### [EXERCISE BRIEF]
Quote the listing below word for word, stopping after the line that contains "return np.stack([r * cos_c, r".

### [DATASET EXTRACT]
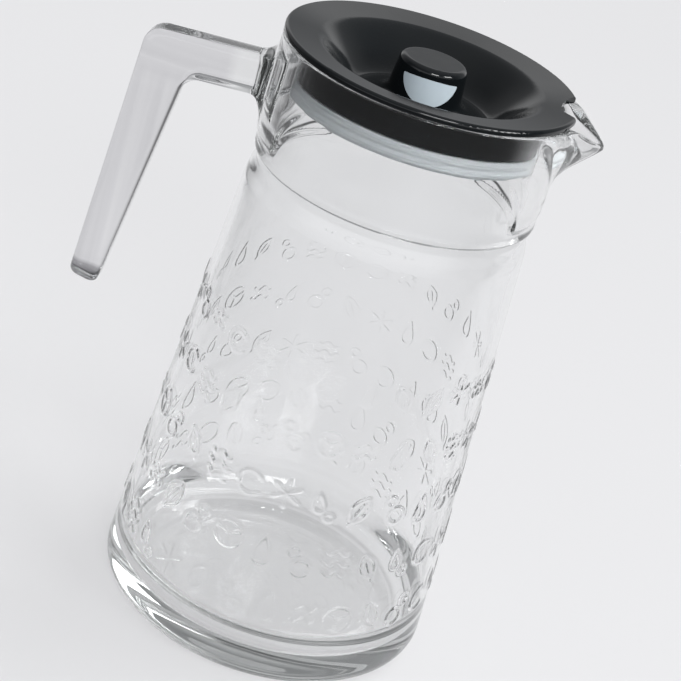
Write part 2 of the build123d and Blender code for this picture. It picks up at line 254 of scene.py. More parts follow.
# ------------------------------------------------------------------ the jug: one skin of glass with wall, neck, spout and handle
def build_glass():
    n, nc = 768, 256
    phi = np.arange(n) * 360.0 / n
    phi_c = np.arange(nc) * 360.0 / nc
    cos_f, sin_f = np.cos(np.radians(phi)), np.sin(np.radians(phi))
    cos_c, sin_c = np.cos(np.radians(phi_c)), np.sin(np.radians(phi_c))

    def ring(r, z):
        return np.stack([r * cos_f, r * sin_f, np.broadcast_to(z, r.shape)], 1)

    def ring_c(r, z):
        return np.stack([r * cos_c, r * sin_c, np.full(nc, z)], 1)

    # coarse rings of the underside, from the middle out: a shallow push-up inside the ring the jug stands on
    under = [(4.0, 1.7), (12.0, 1.68), (20.0, 1.6), (28.0, 1.46), (36.0, 1.22), (43.0, 0.86), (48.0, 0.5), (51.0, 0.24), (53.0, 0.1)]
    # fine rows
    rows = [(54.5, 0.03), (56.0, 0.0), (58.2, 0.0)]
    for k in range(1, 15):
        t = math.radians(90.0 * k / 14)
        rows.append((BASE_R - HEEL_R + HEEL_R * math.sin(t), HEEL_R - HEEL_R * math.cos(t)))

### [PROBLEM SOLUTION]
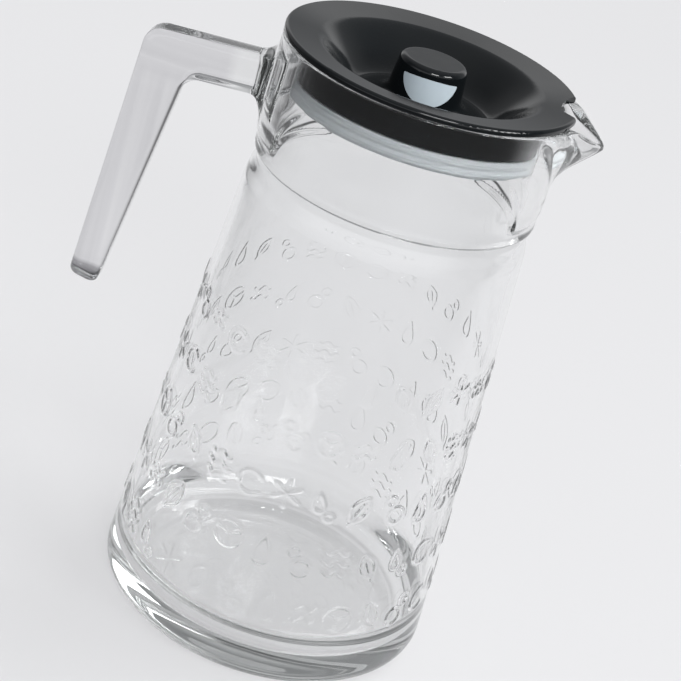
Write part 2 of the build123d and Blender code for this picture. It picks up at line 254 of scene.py. More parts follow.
# ------------------------------------------------------------------ the jug: one skin of glass with wall, neck, spout and handle
def build_glass():
    n, nc = 768, 256
    phi = np.arange(n) * 360.0 / n
    phi_c = np.arange(nc) * 360.0 / nc
    cos_f, sin_f = np.cos(np.radians(phi)), np.sin(np.radians(phi))
    cos_c, sin_c = np.cos(np.radians(phi_c)), np.sin(np.radians(phi_c))

    def ring(r, z):
        return np.stack([r * cos_f, r * sin_f, np.broadcast_to(z, r.shape)], 1)

    def ring_c(r, z):
        return np.stack([r * cos_c, r * sin_c, np.full(nc, z)], 1)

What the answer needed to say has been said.